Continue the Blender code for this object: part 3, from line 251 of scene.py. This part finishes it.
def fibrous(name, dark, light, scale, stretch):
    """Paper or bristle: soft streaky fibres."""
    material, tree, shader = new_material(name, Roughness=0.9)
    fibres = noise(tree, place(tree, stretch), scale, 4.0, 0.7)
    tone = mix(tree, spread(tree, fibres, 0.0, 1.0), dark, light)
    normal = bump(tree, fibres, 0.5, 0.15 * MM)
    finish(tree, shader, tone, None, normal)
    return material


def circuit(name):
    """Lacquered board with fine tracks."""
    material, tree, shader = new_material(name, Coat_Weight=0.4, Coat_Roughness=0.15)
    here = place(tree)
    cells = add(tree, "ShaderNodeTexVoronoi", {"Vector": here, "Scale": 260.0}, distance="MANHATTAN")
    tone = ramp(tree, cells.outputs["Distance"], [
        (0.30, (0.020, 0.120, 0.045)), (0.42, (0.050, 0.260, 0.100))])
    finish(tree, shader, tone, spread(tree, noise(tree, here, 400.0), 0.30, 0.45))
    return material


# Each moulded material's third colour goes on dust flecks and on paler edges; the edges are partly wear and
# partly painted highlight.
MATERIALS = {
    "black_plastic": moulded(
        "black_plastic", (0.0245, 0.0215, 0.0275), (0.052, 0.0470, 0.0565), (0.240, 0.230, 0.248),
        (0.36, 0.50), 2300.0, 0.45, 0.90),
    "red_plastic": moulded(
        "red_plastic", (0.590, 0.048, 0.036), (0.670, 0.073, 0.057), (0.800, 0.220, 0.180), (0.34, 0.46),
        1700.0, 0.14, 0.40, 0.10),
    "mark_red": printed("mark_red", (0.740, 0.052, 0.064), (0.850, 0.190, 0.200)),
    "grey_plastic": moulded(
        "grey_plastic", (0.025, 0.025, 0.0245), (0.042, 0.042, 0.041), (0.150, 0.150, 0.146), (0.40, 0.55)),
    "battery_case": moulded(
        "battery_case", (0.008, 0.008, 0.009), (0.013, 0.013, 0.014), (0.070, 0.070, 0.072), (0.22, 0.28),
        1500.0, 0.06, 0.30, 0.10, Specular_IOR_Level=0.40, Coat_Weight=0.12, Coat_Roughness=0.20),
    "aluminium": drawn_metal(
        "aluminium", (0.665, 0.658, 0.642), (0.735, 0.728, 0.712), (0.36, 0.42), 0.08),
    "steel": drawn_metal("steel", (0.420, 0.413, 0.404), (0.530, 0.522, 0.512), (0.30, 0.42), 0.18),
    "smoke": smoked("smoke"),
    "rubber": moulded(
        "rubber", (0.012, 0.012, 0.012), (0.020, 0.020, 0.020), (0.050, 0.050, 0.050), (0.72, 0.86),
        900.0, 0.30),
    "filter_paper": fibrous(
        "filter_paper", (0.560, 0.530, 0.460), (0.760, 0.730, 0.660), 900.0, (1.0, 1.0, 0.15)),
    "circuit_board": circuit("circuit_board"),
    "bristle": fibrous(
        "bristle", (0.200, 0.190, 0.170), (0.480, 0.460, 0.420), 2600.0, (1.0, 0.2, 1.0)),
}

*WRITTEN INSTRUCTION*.
Please repeat the material above, word for word and in full.

*FULL SOLUTION*.
Continue the Blender code for this object: part 3, from line 251 of scene.py. This part finishes it.
def fibrous(name, dark, light, scale, stretch):
    """Paper or bristle: soft streaky fibres."""
    material, tree, shader = new_material(name, Roughness=0.9)
    fibres = noise(tree, place(tree, stretch), scale, 4.0, 0.7)
    tone = mix(tree, spread(tree, fibres, 0.0, 1.0), dark, light)
    normal = bump(tree, fibres, 0.5, 0.15 * MM)
    finish(tree, shader, tone, None, normal)
    return material


def circuit(name):
    """Lacquered board with fine tracks."""
    material, tree, shader = new_material(name, Coat_Weight=0.4, Coat_Roughness=0.15)
    here = place(tree)
    cells = add(tree, "ShaderNodeTexVoronoi", {"Vector": here, "Scale": 260.0}, distance="MANHATTAN")
    tone = ramp(tree, cells.outputs["Distance"], [
        (0.30, (0.020, 0.120, 0.045)), (0.42, (0.050, 0.260, 0.100))])
    finish(tree, shader, tone, spread(tree, noise(tree, here, 400.0), 0.30, 0.45))
    return material


# Each moulded material's third colour goes on dust flecks and on paler edges; the edges are partly wear and
# partly painted highlight.
MATERIALS = {
    "black_plastic": moulded(
        "black_plastic", (0.0245, 0.0215, 0.0275), (0.052, 0.0470, 0.0565), (0.240, 0.230, 0.248),
        (0.36, 0.50), 2300.0, 0.45, 0.90),
    "red_plastic": moulded(
        "red_plastic", (0.590, 0.048, 0.036), (0.670, 0.073, 0.057), (0.800, 0.220, 0.180), (0.34, 0.46),
        1700.0, 0.14, 0.40, 0.10),
    "mark_red": printed("mark_red", (0.740, 0.052, 0.064), (0.850, 0.190, 0.200)),
    "grey_plastic": moulded(
        "grey_plastic", (0.025, 0.025, 0.0245), (0.042, 0.042, 0.041), (0.150, 0.150, 0.146), (0.40, 0.55)),
    "battery_case": moulded(
        "battery_case", (0.008, 0.008, 0.009), (0.013, 0.013, 0.014), (0.070, 0.070, 0.072), (0.22, 0.28),
        1500.0, 0.06, 0.30, 0.10, Specular_IOR_Level=0.40, Coat_Weight=0.12, Coat_Roughness=0.20),
    "aluminium": drawn_metal(
        "aluminium", (0.665, 0.658, 0.642), (0.735, 0.728, 0.712), (0.36, 0.42), 0.08),
    "steel": drawn_metal("steel", (0.420, 0.413, 0.404), (0.530, 0.522, 0.512), (0.30, 0.42), 0.18),
    "smoke": smoked("smoke"),
    "rubber": moulded(
        "rubber", (0.012, 0.012, 0.012), (0.020, 0.020, 0.020), (0.050, 0.050, 0.050), (0.72, 0.86),
        900.0, 0.30),
    "filter_paper": fibrous(
        "filter_paper", (0.560, 0.530, 0.460), (0.760, 0.730, 0.660), 900.0, (1.0, 1.0, 0.15)),
    "circuit_board": circuit("circuit_board"),
    "bristle": fibrous(
        "bristle", (0.200, 0.190, 0.170), (0.480, 0.460, 0.420), 2600.0, (1.0, 0.2, 1.0)),
}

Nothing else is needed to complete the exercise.